* **OBJECTIVE**: Return the complete listing that follows, with each line reproduced exactly.

* **SUPPLIED DATA**:
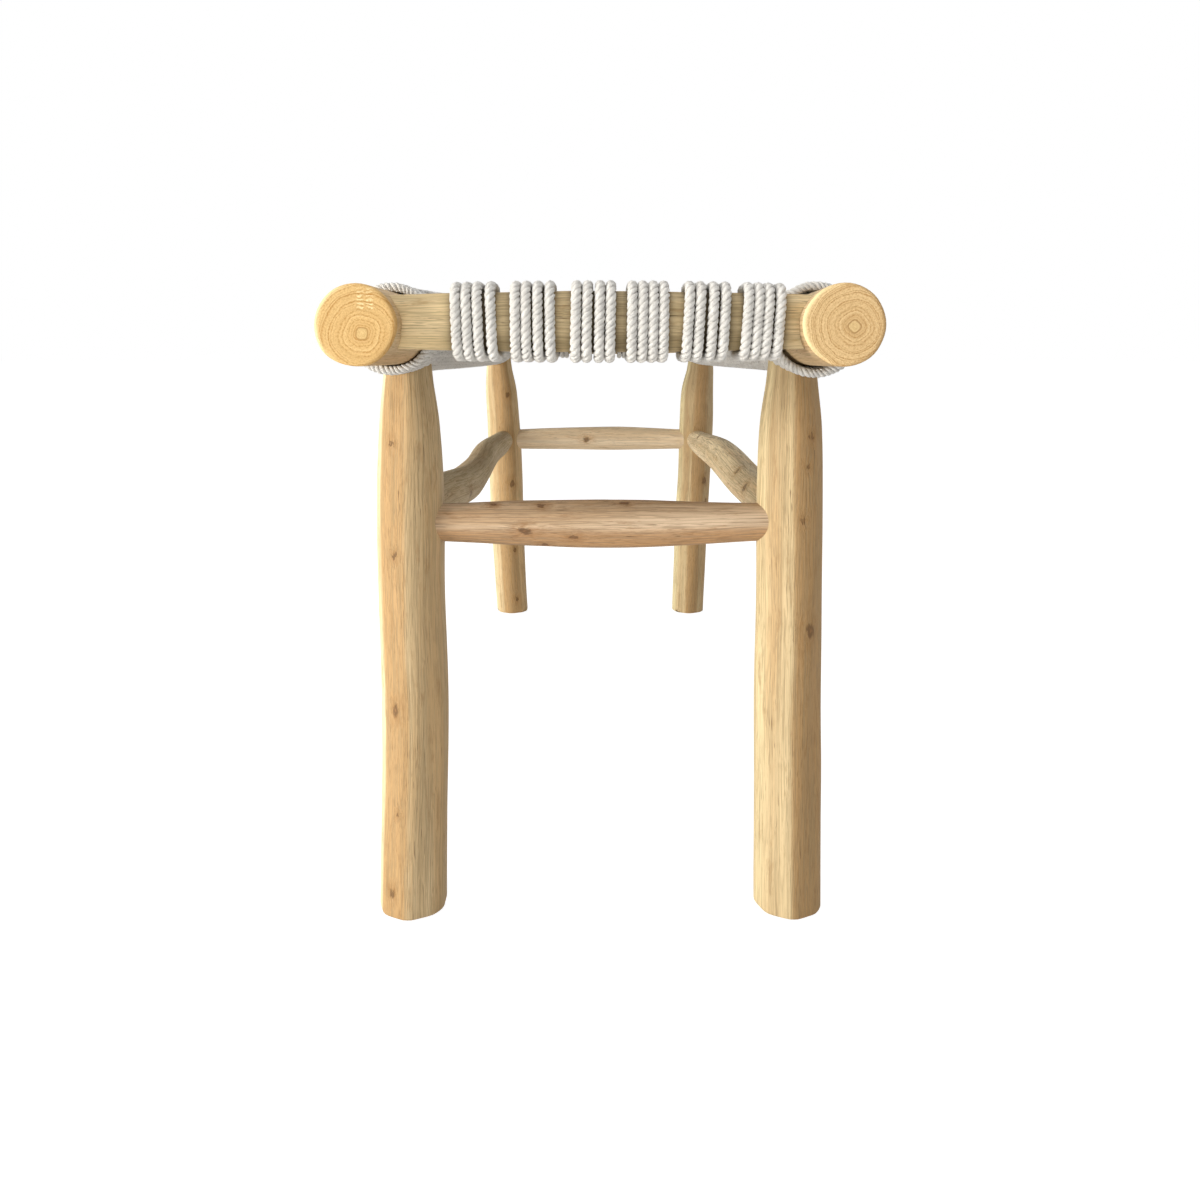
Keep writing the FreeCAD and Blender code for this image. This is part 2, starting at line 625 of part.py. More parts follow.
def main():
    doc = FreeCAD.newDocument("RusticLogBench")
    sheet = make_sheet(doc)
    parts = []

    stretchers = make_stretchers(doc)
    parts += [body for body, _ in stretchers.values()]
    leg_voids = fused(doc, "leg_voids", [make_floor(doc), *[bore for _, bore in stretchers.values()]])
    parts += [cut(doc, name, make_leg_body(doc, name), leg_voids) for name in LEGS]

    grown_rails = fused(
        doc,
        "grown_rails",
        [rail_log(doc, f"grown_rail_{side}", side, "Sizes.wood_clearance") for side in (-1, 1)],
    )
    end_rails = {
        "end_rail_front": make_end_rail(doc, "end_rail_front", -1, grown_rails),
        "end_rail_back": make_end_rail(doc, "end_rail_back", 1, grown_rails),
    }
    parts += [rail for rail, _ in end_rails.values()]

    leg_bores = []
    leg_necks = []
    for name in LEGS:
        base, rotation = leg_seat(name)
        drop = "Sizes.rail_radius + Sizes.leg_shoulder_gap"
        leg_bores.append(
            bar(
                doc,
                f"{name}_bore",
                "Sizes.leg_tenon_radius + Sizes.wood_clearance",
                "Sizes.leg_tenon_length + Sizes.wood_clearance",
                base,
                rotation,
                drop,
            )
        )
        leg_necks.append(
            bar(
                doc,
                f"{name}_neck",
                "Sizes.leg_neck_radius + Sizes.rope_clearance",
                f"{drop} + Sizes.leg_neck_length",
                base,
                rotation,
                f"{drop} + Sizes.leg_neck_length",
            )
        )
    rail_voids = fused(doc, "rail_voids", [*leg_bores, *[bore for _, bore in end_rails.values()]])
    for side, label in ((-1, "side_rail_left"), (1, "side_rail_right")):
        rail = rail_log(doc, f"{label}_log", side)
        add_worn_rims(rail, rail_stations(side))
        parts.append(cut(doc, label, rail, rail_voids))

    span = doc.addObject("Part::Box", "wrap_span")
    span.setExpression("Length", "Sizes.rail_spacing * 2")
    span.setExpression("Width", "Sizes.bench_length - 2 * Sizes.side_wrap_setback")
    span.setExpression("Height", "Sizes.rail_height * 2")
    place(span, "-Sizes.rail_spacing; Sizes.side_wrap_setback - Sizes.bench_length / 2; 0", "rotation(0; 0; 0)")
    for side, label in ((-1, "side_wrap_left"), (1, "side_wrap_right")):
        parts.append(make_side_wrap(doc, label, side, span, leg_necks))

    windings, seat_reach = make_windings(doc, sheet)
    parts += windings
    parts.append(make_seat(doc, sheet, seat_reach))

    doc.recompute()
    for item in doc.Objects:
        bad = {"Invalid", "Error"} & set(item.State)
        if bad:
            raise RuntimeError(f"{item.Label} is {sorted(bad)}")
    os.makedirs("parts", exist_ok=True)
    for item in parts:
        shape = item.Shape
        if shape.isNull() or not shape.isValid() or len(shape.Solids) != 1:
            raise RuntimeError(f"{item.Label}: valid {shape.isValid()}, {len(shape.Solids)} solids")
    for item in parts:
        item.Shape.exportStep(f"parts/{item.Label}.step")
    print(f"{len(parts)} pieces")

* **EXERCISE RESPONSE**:
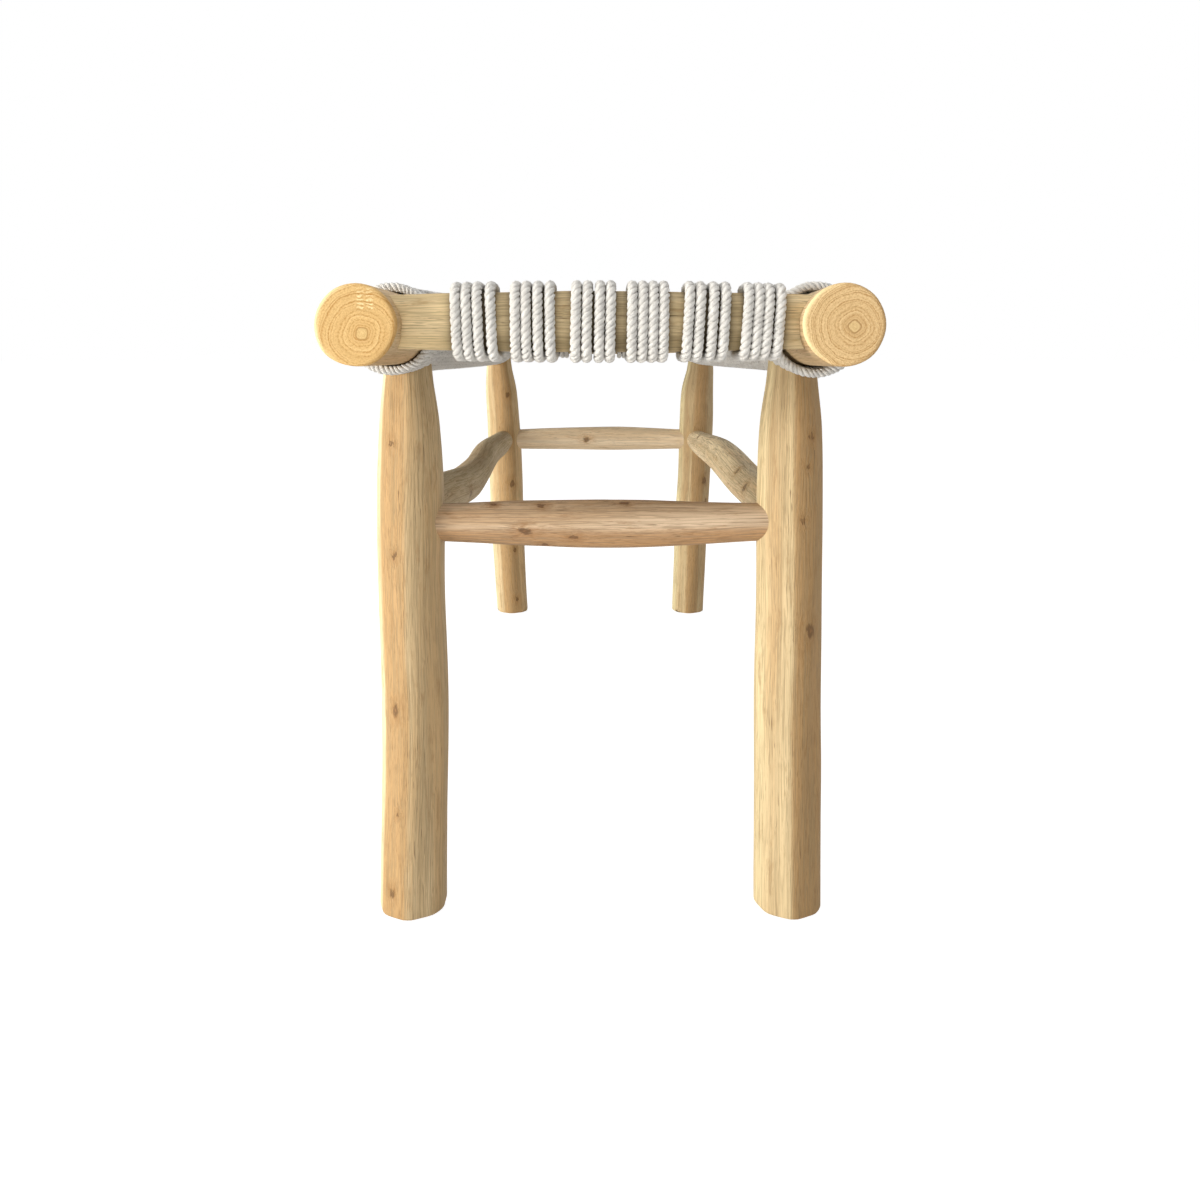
Keep writing the FreeCAD and Blender code for this image. This is part 2, starting at line 625 of part.py. More parts follow.
def main():
    doc = FreeCAD.newDocument("RusticLogBench")
    sheet = make_sheet(doc)
    parts = []

    stretchers = make_stretchers(doc)
    parts += [body for body, _ in stretchers.values()]
    leg_voids = fused(doc, "leg_voids", [make_floor(doc), *[bore for _, bore in stretchers.values()]])
    parts += [cut(doc, name, make_leg_body(doc, name), leg_voids) for name in LEGS]

    grown_rails = fused(
        doc,
        "grown_rails",
        [rail_log(doc, f"grown_rail_{side}", side, "Sizes.wood_clearance") for side in (-1, 1)],
    )
    end_rails = {
        "end_rail_front": make_end_rail(doc, "end_rail_front", -1, grown_rails),
        "end_rail_back": make_end_rail(doc, "end_rail_back", 1, grown_rails),
    }
    parts += [rail for rail, _ in end_rails.values()]

    leg_bores = []
    leg_necks = []
    for name in LEGS:
        base, rotation = leg_seat(name)
        drop = "Sizes.rail_radius + Sizes.leg_shoulder_gap"
        leg_bores.append(
            bar(
                doc,
                f"{name}_bore",
                "Sizes.leg_tenon_radius + Sizes.wood_clearance",
                "Sizes.leg_tenon_length + Sizes.wood_clearance",
                base,
                rotation,
                drop,
            )
        )
        leg_necks.append(
            bar(
                doc,
                f"{name}_neck",
                "Sizes.leg_neck_radius + Sizes.rope_clearance",
                f"{drop} + Sizes.leg_neck_length",
                base,
                rotation,
                f"{drop} + Sizes.leg_neck_length",
            )
        )
    rail_voids = fused(doc, "rail_voids", [*leg_bores, *[bore for _, bore in end_rails.values()]])
    for side, label in ((-1, "side_rail_left"), (1, "side_rail_right")):
        rail = rail_log(doc, f"{label}_log", side)
        add_worn_rims(rail, rail_stations(side))
        parts.append(cut(doc, label, rail, rail_voids))

    span = doc.addObject("Part::Box", "wrap_span")
    span.setExpression("Length", "Sizes.rail_spacing * 2")
    span.setExpression("Width", "Sizes.bench_length - 2 * Sizes.side_wrap_setback")
    span.setExpression("Height", "Sizes.rail_height * 2")
    place(span, "-Sizes.rail_spacing; Sizes.side_wrap_setback - Sizes.bench_length / 2; 0", "rotation(0; 0; 0)")
    for side, label in ((-1, "side_wrap_left"), (1, "side_wrap_right")):
        parts.append(make_side_wrap(doc, label, side, span, leg_necks))

    windings, seat_reach = make_windings(doc, sheet)
    parts += windings
    parts.append(make_seat(doc, sheet, seat_reach))

    doc.recompute()
    for item in doc.Objects:
        bad = {"Invalid", "Error"} & set(item.State)
        if bad:
            raise RuntimeError(f"{item.Label} is {sorted(bad)}")
    os.makedirs("parts", exist_ok=True)
    for item in parts:
        shape = item.Shape
        if shape.isNull() or not shape.isValid() or len(shape.Solids) != 1:
            raise RuntimeError(f"{item.Label}: valid {shape.isValid()}, {len(shape.Solids)} solids")
    for item in parts:
        item.Shape.exportStep(f"parts/{item.Label}.step")
    print(f"{len(parts)} pieces")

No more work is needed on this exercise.